Robinhood is best described as a "freemium" app that offers a basic level of service for free with the option to pay more for added functionality. Robinhood makes money from a package it calls Robinhood Gold, which gives its users additional features, including:

  1. The ability to buy stocks on margin (borrowing money to buy more stock).
  2. Access to premarket and after-hours trading (30 minutes before the market opens, and two hours after the market closes). 
  3. Instant access to deposits for trading (free members have to wait two days for deposits over $1,000 to be ready to use).

Robinhood Gold is primarily a margin service, since the price varies with how much margin the customer wants. The lowest tier costs $6 per month, which grants users the ability to use up to $1,000 of margin to buy more stock than they could with their cash balances. Notably, whereas most brokers charge you interest on margin that you use, Robinhood charges you to have access to margin. 

If you request $1,000 of margin from Robinhood, you'll pay a flat $6 per month whether you borrow $1,000 to buy stocks or just use $100 of it. This is very different from how other brokers operate. 

3. Robinhood sells your orders to market makers

When you place a trade to buy a stock through an online discount broker, the order is often sent to a market maker who pays the broker a small fee for sending trades to process.

These payments add up, and quickly. I estimate that TD Ameritrade and E*Trade earned $2.51 and $2.52 in such revenue per trade, respectively, based on disclosures in their most recent annual reports. Therefore, even if Robinhood doesn't collect a commission on each trade, it wants its clients to trade frequently. Order flow revenue typically varies based on the number of shares or options contracts traded. 

Brokers can also match up buyers and sellers on their own in a process known as "internalization." If one client wants to buy 100 shares of Advanced Micro Devices and another wants to sell 100 shares, the two orders could be matched up internally, and Robinhood could collect the very small difference between what the buyer pays and the seller receives. For a highly liquid stock like AMD, the spread between bid and ask prices is typically thin -- about $0.01 per share -- but when millions or billions of shares trade hands, these pennies add up. 

Is Robinhood profitable?

Since it's a private company, we don't have access to Robinhood's financials in the way we do with other publicly traded discount brokers. One could only speculate about how much it's really earning, or whether the no-commission business model is truly sustainable over the long term.

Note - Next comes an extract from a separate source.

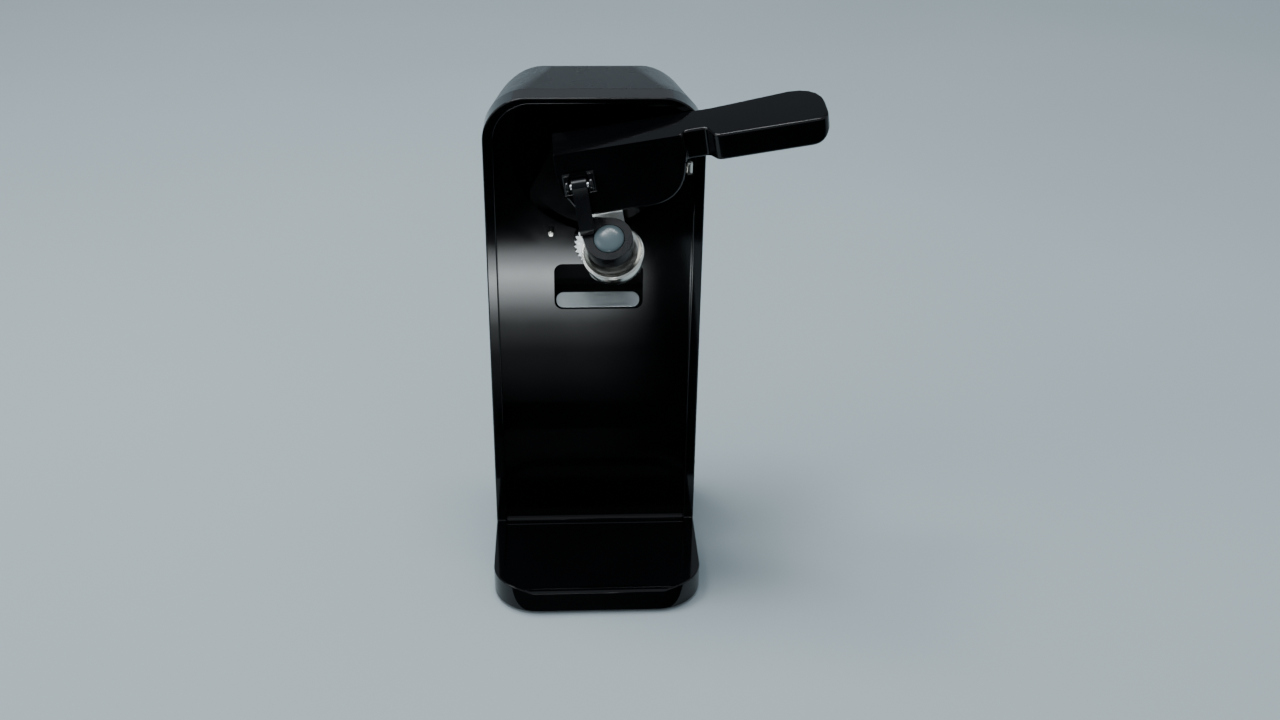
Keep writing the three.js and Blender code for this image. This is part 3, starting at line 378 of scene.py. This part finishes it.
def rounded_copy(name, body, material, width, back):
    """A copy of a large moulding, with its edges in front of a plane rounded except at narrow slivers."""
    narrow = math.radians(25)
    clearance = 1.5 * MM
    node = frame["nodes"][name]
    shape = bmesh.new()
    shape.from_mesh(node.data)
    bmesh.ops.remove_doubles(shape, verts=shape.verts, dist=WELD_DISTANCE)
    bmesh.ops.dissolve_limit(shape, angle_limit=FLAT_ANGLE, verts=shape.verts, edges=shape.edges)
    sharp = {edge for edge in shape.edges if edge.calc_face_angle(0) > EDGE_ANGLE}
    slivers = set()
    for vertex in shape.verts:
        ways = [edge.other_vert(vertex).co - vertex.co for edge in vertex.link_edges if edge in sharp]
        for i, way in enumerate(ways):
            if any(way.angle(other) < narrow for other in ways[:i]):
                slivers.add(vertex)

    def rounded(vertex):
        return vertex.co.y < back and all((vertex.co - tip.co).length > clearance for tip in slivers)

    edges = [edge for edge in sharp if all(rounded(vertex) for vertex in edge.verts)]
    edges.sort(key=lambda edge: edge.index)
    bmesh.ops.bevel(
        shape, geom=edges, offset=width * MM, offset_type="OFFSET", segments=4, profile=0.5,
        affect="EDGES", clamp_overlap=False,
    )
    mesh = bpy.data.meshes.new(f"{name}_rounded")
    shape.to_mesh(mesh)
    shape.free()
    obj = bpy.data.objects.new(f"{name}_rounded", mesh)
    bpy.context.collection.objects.link(obj)
    obj.matrix_world = node.matrix_world.copy()
    assign(obj, MATERIALS[material])
    shade_smooth(obj)
    mesh.set_sharp_from_angle(angle=math.radians(30))
    weighted = obj.modifiers.new("normals", "WEIGHTED_NORMAL")
    weighted.keep_sharp = True
    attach(obj, body)
    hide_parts(name)


def place_along(obj, position, axis):
    """Puts a turned piece at a point, with its Z axis along the given direction."""
    turn = Vector((0, 0, 1)).rotation_difference(Vector(axis).normalized())
    obj.matrix_world = Matrix.Translation(position) @ turn.to_matrix().to_4x4()


def rounded_corner(center, radius, start, end, steps=5):
    """Points of an arc in a turned profile; angles in degrees."""
    points = []
    for i in range(steps + 1):
        angle = math.radians(start + (end - start) * i / steps)
        points.append((center[0] + radius * math.cos(angle), center[1] + radius * math.sin(angle)))
    return points


def cutter_wheel():
    """The chromed cutter: a dished face inside a bright double rim, over a plain drum."""
    joint = JOINTS["cutter_spin"]
    profile = [(1.9, -5.0), (3.9, -5.0)]
    profile += [(5.0, -4.5), (8.1, -3.05), (11.0, -1.7)]
    profile += [(11.25, -1.45), (12.4, -0.45)]
    profile += rounded_corner((13.0, -0.25), 0.42, 160, 40)
    profile += [(13.4, -0.35)]
    profile += rounded_corner((13.72, -0.62), 0.3, 80, -60)
    profile += [(13.6, -1.35)]
    profile += [(13.42, -1.6), (13.6, -2.2), (13.68, -5.9), (13.4, -6.5), (1.9, -6.5), (1.9, -5.0)]
    wheel = lathe("cutter_dish", profile, 160, MATERIALS["chrome"])
    place_along(wheel, joint["pos_m"], joint["axis"])
    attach(wheel, "cutter")
    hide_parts("cutter_wheel")


def magnet_cap():
    """The slate-grey dome in the middle of the lid magnet."""
    axis = Vector(JOINTS["cutter_spin"]["axis"]).normalized()
    leftward = Vector(JOINTS["magnet_arm_hinge"]["axis"]).normalized()
    centre = Vector(JOINTS["cutter_spin"]["pos_m"]) + axis * 12 * MM + leftward * 0.4 * MM
    profile = [(0, -1.3), (6.7, -1.3), (6.7, -0.2)]
    for share in range(1, 15):
        angle = math.radians(90 * share / 14)
        profile.append((6.7 * math.cos(angle) ** 0.8 if share < 14 else 0, 2.35 * math.sin(angle)))
    cap = lathe("cap_dome", profile, 96, MATERIALS["cap"])
    place_along(cap, centre, axis)
    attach(cap, "magnet_arm_set")
    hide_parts("magnet_cap")


def tray_fillet():
    """The rounded corner where the fascia runs down to a low ledge on the tray of the foot."""
    radius = 2.4 * MM
    ledge = 1.6 * MM
    step = 0.8 * MM
    edge = 0.5 * MM
    half = 44.8 * MM
    corner_y = FASCIA_Y - radius
    corner_z = TRAY_Z + step + radius
    edge_y = corner_y - ledge
    section = [(FASCIA_Y + 0.4 * MM, TRAY_Z - 0.3 * MM), (FASCIA_Y + 0.4 * MM, corner_z)]
    for angle in (math.radians(90 * i / 8) for i in range(9)):
        section.append((corner_y + radius * math.cos(angle), corner_z - radius * math.sin(angle)))
    for angle in (math.radians(90 * i / 5) for i in range(6)):
        y = edge_y - edge * math.sin(angle)
        z = TRAY_Z + step - edge + edge * math.cos(angle)
        section.append((y, z))
    section.append((edge_y - edge, TRAY_Z - 0.3 * MM))
    mesh = bpy.data.meshes.new("tray_fillet")
    shape = bmesh.new()
    ends = []
    for x in (MIDDLE_X - half, MIDDLE_X + half):
        ends.append([shape.verts.new((x, y, z)) for y, z in section])
    count = len(section)
    for i in range(count):
        j = (i + 1) % count
        shape.faces.new([ends[0][i], ends[0][j], ends[1][j], ends[1][i]])
    shape.faces.new(ends[0])
    shape.faces.new(ends[1])
    bmesh.ops.recalc_face_normals(shape, faces=shape.faces)
    shape.to_mesh(mesh)
    shape.free()
    fillet = bpy.data.objects.new("tray_fillet", mesh)
    bpy.context.collection.objects.link(fillet)
    assign(fillet, MATERIALS["gloss"])
    shade_smooth(fillet)
    mesh.set_sharp_from_angle(angle=math.radians(40))
    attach(fillet, "housing")


# ---- Camera, light and floor ----


def add_camera():
    from_rim = Vector((-12.7, -602.7, 424.8)) * MM
    pitch, yaw, roll = (math.radians(value) for value in (27.91, 3.26, 0.86))
    turn = Matrix.Rotation(-yaw, 4, "Z") @ Matrix.Rotation(math.pi / 2 - pitch, 4, "X")
    data = bpy.data.cameras.new("camera")
    data.lens = 39.94
    data.sensor_width = 36
    data.clip_start = 0.01
    camera = bpy.data.objects.new("camera", data)
    bpy.context.collection.objects.link(camera)
    origin = Vector((MIDDLE_X, RIM_Y, 0))
    camera.matrix_world = Matrix.Translation(origin + from_rim) @ turn @ Matrix.Rotation(roll, 4, "Z")
    bpy.context.scene.camera = camera


def add_floor():
    """A pale seamless sweep: flat under the opener, curving up far behind it."""
    half_width, front, back, radius, height = 4.0, -4.0, 1.1, 0.9, 3.0
    outline = [(front, 0), (back, 0)]
    steps = 24
    for i in range(1, steps + 1):
        angle = math.radians(90 * i / steps)
        outline.append((back + radius * math.sin(angle), radius - radius * math.cos(angle)))
    outline.append((back + radius, height))
    mesh = bpy.data.meshes.new("floor")
    shape = bmesh.new()
    rows = []
    for x in (-half_width, half_width):
        rows.append([shape.verts.new((x, y, z)) for y, z in outline])
    for i in range(len(outline) - 1):
        shape.faces.new([rows[0][i], rows[1][i], rows[1][i + 1], rows[0][i + 1]])
    shape.to_mesh(mesh)
    shape.free()
    floor = bpy.data.objects.new("floor", mesh)
    bpy.context.collection.objects.link(floor)
    shade_smooth(floor)
    material, nodes, links = new_material("sweep")
    shader = nodes["Principled BSDF"]
    coords = object_coords(nodes)
    tint = noise(nodes, links, coords, 2.5, 2)
    color = blend_colors(nodes, links, tint, (0.53, 0.61, 0.635), (0.56, 0.64, 0.665))
    links.new(color, shader.inputs["Base Color"])
    links.new(remap(nodes, links, noise(nodes, links, coords, 9), 0.5, 0.6), shader.inputs["Roughness"])
    shader.inputs["Specular IOR Level"].default_value = 0.0  # a dull floor shows none of the cards
    assign(floor, material)


def reflection_only(obj):
    """The opener's gloss shows this card, but it neither lights the scene nor shows itself."""
    obj.visible_camera = False
    obj.visible_diffuse = False
    obj.visible_shadow = False
    obj.visible_transmission = False


def card(name, low, high, height, material):
    mesh = bpy.data.meshes.new(name)
    corners = [(low[0], low[1]), (high[0], low[1]), (high[0], high[1]), (low[0], high[1])]
    mesh.from_pydata([(x, y, height) for x, y in corners], [], [(0, 1, 2, 3)])
    obj = bpy.data.objects.new(name, mesh)
    bpy.context.collection.objects.link(obj)
    assign(obj, material)
    reflection_only(obj)
    return obj


def emission(name, color, strength):
    material, nodes, links = new_material(name)
    nodes.remove(nodes["Principled BSDF"])
    shader = nodes.new("ShaderNodeEmission")
    shader.inputs["Color"].default_value = (*color, 1)
    shader.inputs["Strength"].default_value = strength
    links.new(shader.outputs["Emission"], nodes["Material Output"].inputs["Surface"])
    return material, nodes, links, shader


def fade(nodes, links, coord, low, high, from_low, from_high):
    node = nodes.new("ShaderNodeMapRange")
    node.interpolation_type = "SMOOTHSTEP"
    node.inputs["From Min"].default_value = from_low
    node.inputs["From Max"].default_value = from_high
    node.inputs["To Min"].default_value = low
    node.inputs["To Max"].default_value = high
    links.new(coord, node.inputs["Value"])
    return node.outputs["Result"]


# Brightness of the light on the floor in front: distance from the rim in millimetres, and share.
PATCH_PROFILE = [
    (386, 0.0), (352, 0.42), (322, 1.0), (302, 0.70), (282, 0.40), (262, 0.18), (242, 0.07), (200, 0.02),
    (130, 0.003),
]
PATCH_STRENGTH = 16.5


def patch_profile(nodes, links, y):
    """The profile as a smooth ramp along Y."""
    far = PATCH_PROFILE[0][0]
    near = PATCH_PROFILE[-1][0]
    place = nodes.new("ShaderNodeMapRange")
    place.inputs["From Min"].default_value = RIM_Y - far * MM
    place.inputs["From Max"].default_value = RIM_Y - near * MM
    links.new(y, place.inputs["Value"])
    ramp = nodes.new("ShaderNodeValToRGB")
    ramp.color_ramp.interpolation = "EASE"
    stops = ramp.color_ramp.elements
    while len(stops) < len(PATCH_PROFILE):
        stops.new(0.5)
    for stop, (distance, share) in zip(stops, PATCH_PROFILE):
        stop.position = (far - distance) / (far - near)
        stop.color = (share, share, share, 1)
    links.new(place.outputs["Result"], ramp.inputs["Fac"])
    return ramp.outputs["Color"]


def light_patch(far, near):
    """The bright patch on the floor in front: brightest at the left, and fading out to the right."""
    material, nodes, links, shader = emission("light_patch", (0.90, 0.97, 1.0), 1.0)
    along = patch_profile(nodes, links, axis_coord(nodes, links, "Y"))
    fade_start = MIDDLE_X - 5 * MM
    fade_end = fade_start + 58 * MM
    x = axis_coord(nodes, links, "X")
    across = fade(nodes, links, x, PATCH_STRENGTH, 0.1, fade_start, fade_end)
    product = nodes.new("ShaderNodeMath")
    product.operation = "MULTIPLY"
    links.new(along, product.inputs[0])
    links.new(across, product.inputs[1])
    links.new(product.outputs["Value"], shader.inputs["Strength"])
    card("light_patch", (MIDDLE_X - 90 * MM, far), (MIDDLE_X + 75 * MM, near), 0.5 * MM, material)


def grey_flag():
    """A tall card behind the opener, which dims upwards."""
    low, high = 0.36, 2.4
    material, nodes, links, shader = emission("grey_flag", (0.80, 0.90, 1.0), 1.0)
    level = fade(nodes, links, axis_coord(nodes, links, "Y"), 0.34, 0.16, 0.5, 0.9)
    links.new(level, shader.inputs["Strength"])
    flag = card("grey_flag", (-1.8, low), (1.8, high), 0, material)
    behind = Matrix.Translation((0, RIM_Y + 0.55, 0))
    flag.matrix_world = behind @ Matrix.Rotation(math.pi / 2, 4, "X")


def add_cards():
    """What the gloss reflects: a bright patch on the floor in front, and other cards round it."""
    far = RIM_Y - PATCH_PROFILE[0][0] * MM
    foot_front = RIM_Y - FOOT_REACH
    light_patch(far, foot_front - 0.5 * MM)

    # Painted shade: dark cards that only the gloss sees. They stand in for shade in the reflection of the
    # floor in front, and over the rounded front edge of the foot they take away its highlight.
    dark = emission("reflected_shade_card", (0.01, 0.012, 0.015), 0.25)[0]
    card("reflected_shade_card", (-3, -3.5), (3, far), 0.6 * MM, dark)
    low, high = (MIDDLE_X - 52 * MM, foot_front - 16 * MM), (MIDDLE_X + 52 * MM, foot_front + 14 * MM)
    card("foot_reflected_shade", low, high, 36 * MM, dark)

    grey_flag()

    light = emission("edge_light", (0.93, 0.97, 1.0), 9)[0]
    card("edge_light", (-0.95, 0.12), (0.0, 0.55), 1.5, light)


def add_area(name, size, power, location, target, color=(1, 1, 1)):
    data = bpy.data.lights.new(name, "AREA")
    data.shape = "RECTANGLE"
    data.size, data.size_y = size
    data.energy = power
    data.color = color
    light = bpy.data.objects.new(name, data)
    light.location = location
    direction = Vector(target) - Vector(location)
    light.rotation_euler = direction.to_track_quat("-Z", "Y").to_euler()
    bpy.context.collection.objects.link(light)
    return light


def add_lights():
    world = bpy.data.worlds.new("studio")
    world.use_nodes = True
    background = world.node_tree.nodes["Background"]
    background.inputs["Color"].default_value = (0.72, 0.80, 0.88, 1)
    background.inputs["Strength"].default_value = 0.6
    bpy.context.scene.world = world
    add_area("overhead", (0.7, 0.35), 12, (-0.42, 0.2, 1.6), (0, 0, 0.1), (0.93, 0.97, 1.0))
    add_area("top_strip", (0.4, 0.1), 3, (0.05, 0.1, 1.5), (0, 0, 0.1), (0.95, 0.98, 1.0))
    add_area("left_soft", (0.9, 1.2), 5, (-1.5, -0.5, 0.9), (0, 0, 0.12), (0.95, 0.98, 1.0))


dress_nodes()
rounded_copy("lever", "lever_set", "lever", 0.9, RIM_Y - 7 * MM)
rounded_copy("front_housing", "housing", "gloss", 0.7, RIM_Y + 1 * MM)
cutter_wheel()
magnet_cap()
tray_fillet()
add_camera()
add_floor()
add_cards()
add_lights()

To be sure, many companies have tried, and largely failed, to give away free trades with the hope of making money in other ways. In 1999, Ameritrade launched Freetrade.com, a commission-free brokerage service that was later folded into another service that charged commissions. In 2006, Zecco launched and quickly gained traction with the promise of free trades, but it was later sold to TradeKing, a broker that charged commissions on every trade. 

It's difficult to say whether or not this time is truly different. There are pros and cons to the commission-free model. Obviously, the only (but very big!) disadvantage from a business perspective is that Robinhood doesn't earn commissions on every trade as most discount brokers do. 

That said, there are some advantages of being free. I suspect Robinhood's average account places more trades than other discount brokers, since Robinhood doesn't currently offer Individual Retirement Accounts (IRAs) or mutual funds, which tend to attract investors who place fewer trades, so it generates more order flow revenue per account. Its no-frills service enables it to avoid expensive brick-and-mortar branches. E*Trade, Charles Schwab, and TD Ameritrade have thousands of branches between them to service their customers needs.

Finally, but perhaps most importantly, giving up commission revenue likely enables Robinhood to attract customers at a much lower cost. Ultimately, the brokerage business is a marketing business, as brokers spend heavily to find new customers each and every year.

E*Trade recently acquired more than 1 million brokerage accounts from Capital One at a price of $170 million, or approximately $170 per account. In prepared remarks on a conference call, an E*Trade executive said that the purchase price was "well below our typical customer acquisition costs for a broad set of customers that meet our target profile." I take that to mean that E*Trade typically spends much more than $170 to find one new customer.

How much Robinhood spends to acquire a new account isn't known for certain, but from data on its website I can estimate that it acquires the marginal account through its referral program for no more than $25 each. That's a mere fraction of the roughly $170 per account that E*Trade paid to acquire clients from Capital One, though we can quibble about whether Robinhood's customers are on par with Capital One's. 

It's hard to say whether Robinhood is profitable, or whether commission-free trades are sustainable for the long haul, but one thing is certain: So long as Robinhood can maintain its no-commission business model, it will be a thorn in the side of brokers who have to convince prospective customers that they should pay for a basic service that a competitor offers for free.